Comparing City of Heroes to Champions Online
When City of Heroes launched in 2004, it walked into a world of orcs and elves as just about the only option for players looking for something different in the MMORPG space. It quickly became known as "The Widowmaker" among its fantasy brethren, as hundreds of thousands of superhero hopefuls donned tights and took to Paragon City to fight crime.
For five years City of Heroes dominated the Superhero MMOG world, until its developer, Cryptic Studios, decided to move on and try something new. That something new was originally intended to be a new caped crusader MMOG set in the Marvel Comics Universe. But for reasons we may never know the full extent of, the title was scrapped by Microsoft. Cryptic didn't waste time in moving on. They secured the rights to the popular pen and paper role-playing game Champions and began making Champions Online to compete directly with their first child, City of Heroes.
Champions Online has been on the market for several months now, the dust has settled from launch, and City of Heroes is still going strong having recently released their 16th major content update. Both games share the motif of super-people in tights, but is that where the similarities end? Let's take a look at the core features of each game, and see just how similar or different they might be from one another. Obviously one has the advantage of time on its side, but there are some definite differences between the two all the same.
Combat is the main staple of every MMOG on the market, and this is especially true of a game featuring superheroes. Both CoH and CO share some major similarities in this regard, relying little on auto-attacks, and focusing more on the powers of each character. The edge however has to go to Champions Online. Expanding on the action-first motif set by City of Heroes, players in Champions Online must rely on manual blocking to stave off attacks from bad guys. And in place of the standard "mana-pool" mechanic, heroes use Energy Builders to fuel the use of their special powers. Add in the ability to use the Xbox 360 controller for bashing heads, and the game takes on a decidedly more action-oriented feel. A careful balance of offense and defense is needed, adding a bit more of strategy to the combat in Champions Online.
This one is a bit of a toss-up. Originally solo play was not very viable in City of Heroes, and this led to a very robust and very popular Looking for Group System. Over the years since its release, City of Heroes has become far more solo-friendly, but the community's love of grouping and the focus on team mechanics has remained, perhaps fostered by the instanced and scalable nature of the game's missions.
Champions Online on the other hand was designed from the ground up to allow players to solo or group depending on their mood. Add to this the less-instanced nature of the game, and you have an environment that's very difficult to group in, and much more akin to World of Warcraft. Keep in mind, I am not claiming that grouping or solo-ing is the better way to play, but if it's a game with an emphasis on team play you're looking for, City of Heroes is likely more up to snuff.
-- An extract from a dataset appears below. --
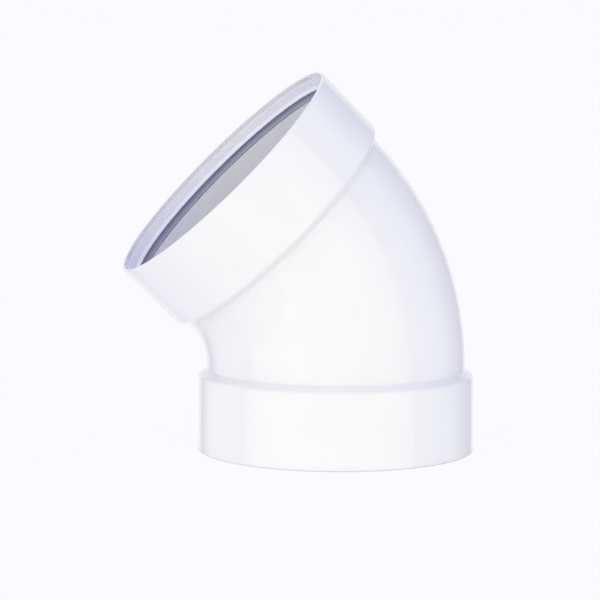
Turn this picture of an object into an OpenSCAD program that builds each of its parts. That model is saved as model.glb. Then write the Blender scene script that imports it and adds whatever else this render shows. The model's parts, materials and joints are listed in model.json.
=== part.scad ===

The big focus of gameplay in City of Heroes is its instanced mission system. They scale to party-size, the difficulty can be set by the party leader, and they offer players a private way to fight crime away from griefers. The downside is that the random nature of these missions makes them very repetitive in terms of layout and looks. If you've seen one set of underground caves, you've seen them all. Champions Online takes the majority of the missions back into the open world, and instead uses instances to focus on storylines and group-content. Whether this is a good thing or a bad thing is up to preference.